**Exercise prompt**
Of the material below, the lines to be retyped are those from the line containing "Recreate this object" through the line containing "gasket_overhang = 2.15", inclusive; reproduce them exactly.

**Data to process**
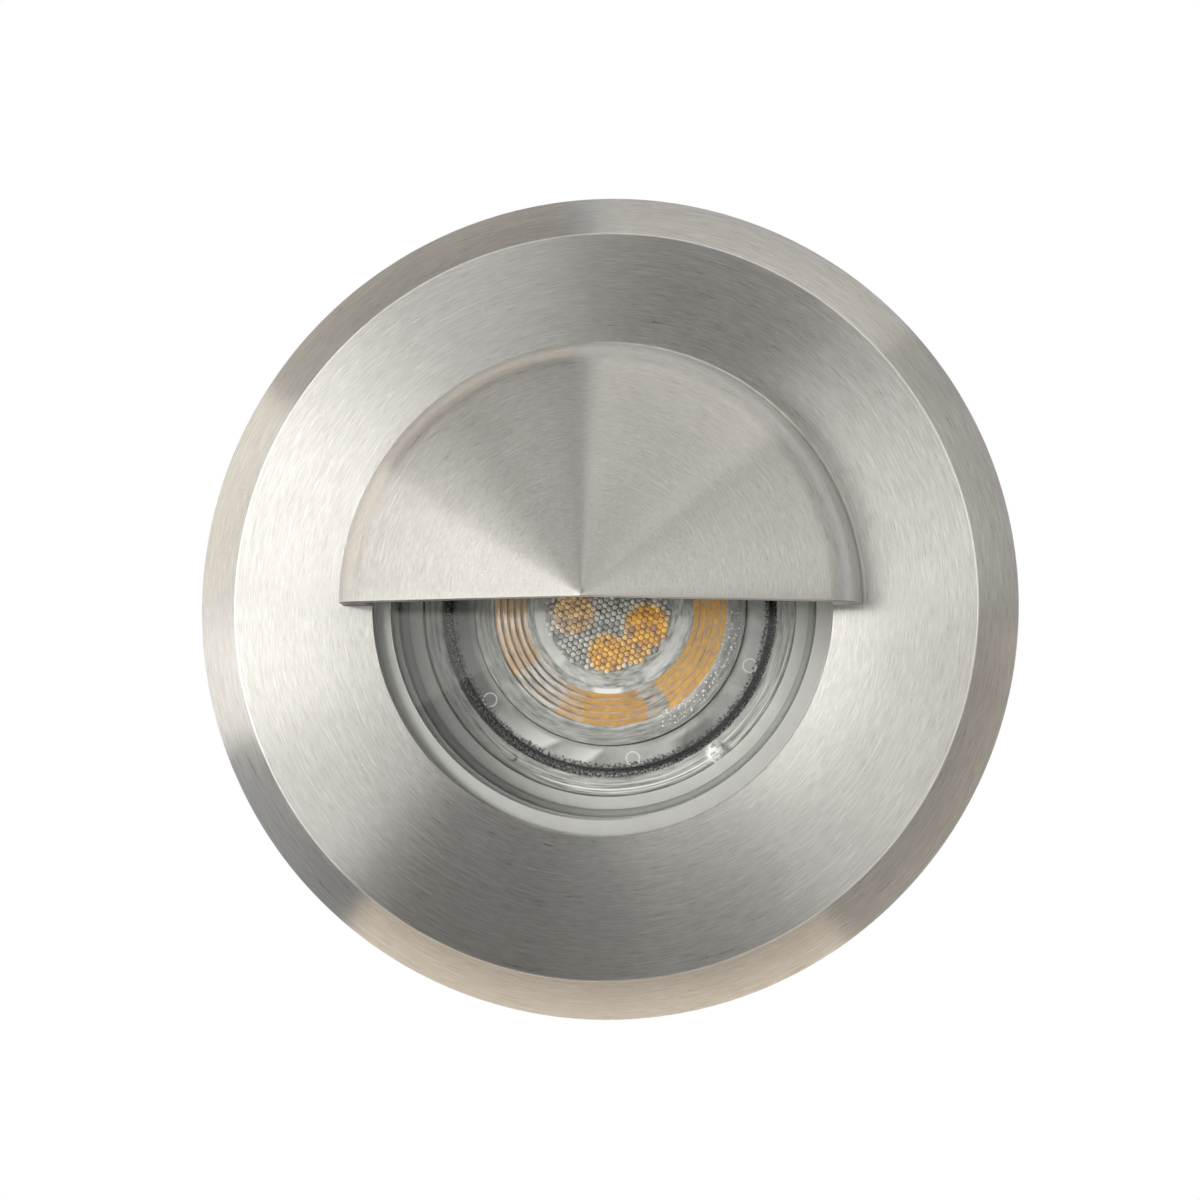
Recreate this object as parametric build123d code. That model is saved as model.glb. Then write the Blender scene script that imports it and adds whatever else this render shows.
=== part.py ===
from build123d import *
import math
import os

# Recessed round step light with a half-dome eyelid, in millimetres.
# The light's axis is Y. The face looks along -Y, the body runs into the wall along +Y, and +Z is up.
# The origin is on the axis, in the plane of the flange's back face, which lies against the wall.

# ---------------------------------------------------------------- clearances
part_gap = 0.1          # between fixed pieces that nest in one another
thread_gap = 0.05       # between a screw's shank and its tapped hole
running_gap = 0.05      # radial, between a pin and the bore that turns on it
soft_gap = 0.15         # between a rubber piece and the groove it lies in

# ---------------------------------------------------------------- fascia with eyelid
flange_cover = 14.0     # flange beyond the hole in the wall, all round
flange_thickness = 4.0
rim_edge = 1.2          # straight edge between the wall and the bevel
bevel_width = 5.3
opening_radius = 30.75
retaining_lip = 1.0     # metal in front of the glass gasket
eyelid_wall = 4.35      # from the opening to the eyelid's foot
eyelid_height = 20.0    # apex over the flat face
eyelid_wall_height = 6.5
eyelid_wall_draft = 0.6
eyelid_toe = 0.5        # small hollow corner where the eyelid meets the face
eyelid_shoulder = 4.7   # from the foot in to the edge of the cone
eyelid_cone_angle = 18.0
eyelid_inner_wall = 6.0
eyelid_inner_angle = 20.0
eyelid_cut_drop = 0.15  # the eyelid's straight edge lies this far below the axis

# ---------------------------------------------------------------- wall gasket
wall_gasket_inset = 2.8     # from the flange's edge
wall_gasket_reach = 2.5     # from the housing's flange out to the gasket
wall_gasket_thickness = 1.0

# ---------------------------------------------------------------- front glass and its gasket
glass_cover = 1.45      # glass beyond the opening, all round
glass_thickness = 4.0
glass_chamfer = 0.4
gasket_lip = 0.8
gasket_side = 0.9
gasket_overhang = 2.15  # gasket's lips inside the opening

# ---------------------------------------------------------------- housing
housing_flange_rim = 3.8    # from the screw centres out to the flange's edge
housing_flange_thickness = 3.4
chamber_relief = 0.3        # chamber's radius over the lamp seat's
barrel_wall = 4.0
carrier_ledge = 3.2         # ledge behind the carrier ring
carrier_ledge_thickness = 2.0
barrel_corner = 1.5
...
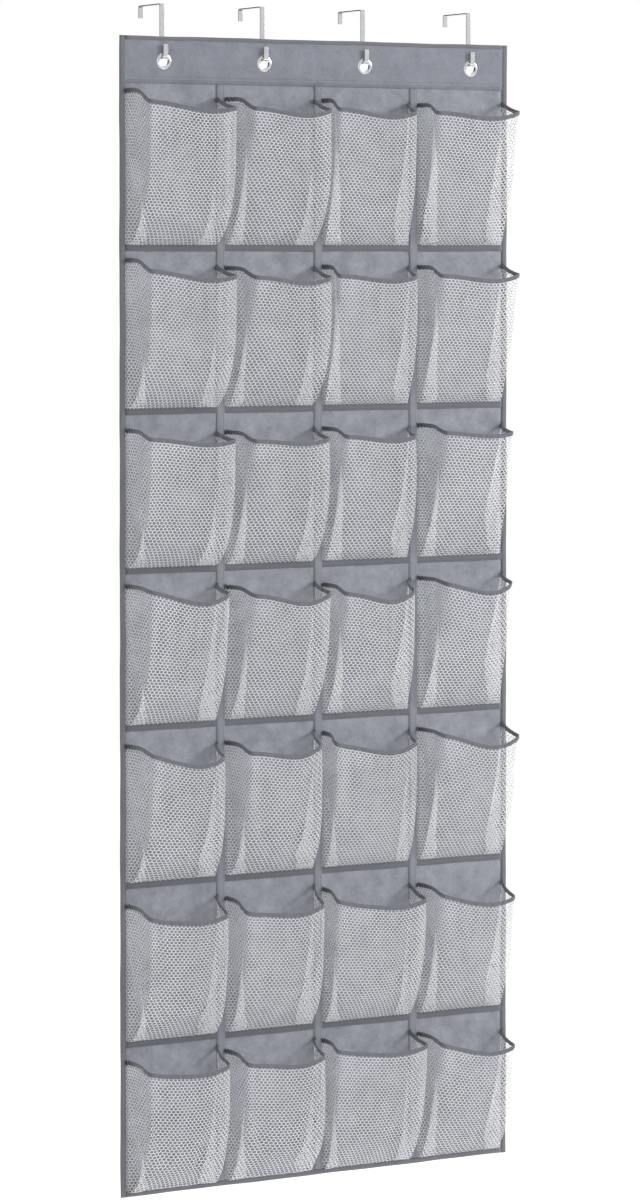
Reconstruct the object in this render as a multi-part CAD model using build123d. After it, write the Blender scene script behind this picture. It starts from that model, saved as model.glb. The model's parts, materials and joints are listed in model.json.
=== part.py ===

**Worked answer**
Recreate this object as parametric build123d code. That model is saved as model.glb. Then write the Blender scene script that imports it and adds whatever else this render shows.
=== part.py ===
from build123d import *
import math
import os

# Recessed round step light with a half-dome eyelid, in millimetres.
# The light's axis is Y. The face looks along -Y, the body runs into the wall along +Y, and +Z is up.
# The origin is on the axis, in the plane of the flange's back face, which lies against the wall.

# ---------------------------------------------------------------- clearances
part_gap = 0.1          # between fixed pieces that nest in one another
thread_gap = 0.05       # between a screw's shank and its tapped hole
running_gap = 0.05      # radial, between a pin and the bore that turns on it
soft_gap = 0.15         # between a rubber piece and the groove it lies in

# ---------------------------------------------------------------- fascia with eyelid
flange_cover = 14.0     # flange beyond the hole in the wall, all round
flange_thickness = 4.0
rim_edge = 1.2          # straight edge between the wall and the bevel
bevel_width = 5.3
opening_radius = 30.75
retaining_lip = 1.0     # metal in front of the glass gasket
eyelid_wall = 4.35      # from the opening to the eyelid's foot
eyelid_height = 20.0    # apex over the flat face
eyelid_wall_height = 6.5
eyelid_wall_draft = 0.6
eyelid_toe = 0.5        # small hollow corner where the eyelid meets the face
eyelid_shoulder = 4.7   # from the foot in to the edge of the cone
eyelid_cone_angle = 18.0
eyelid_inner_wall = 6.0
eyelid_inner_angle = 20.0
eyelid_cut_drop = 0.15  # the eyelid's straight edge lies this far below the axis

# ---------------------------------------------------------------- wall gasket
wall_gasket_inset = 2.8     # from the flange's edge
wall_gasket_reach = 2.5     # from the housing's flange out to the gasket
wall_gasket_thickness = 1.0

# ---------------------------------------------------------------- front glass and its gasket
glass_cover = 1.45      # glass beyond the opening, all round
glass_thickness = 4.0
glass_chamfer = 0.4
gasket_lip = 0.8
gasket_side = 0.9
gasket_overhang = 2.15  # gasket's lips inside the opening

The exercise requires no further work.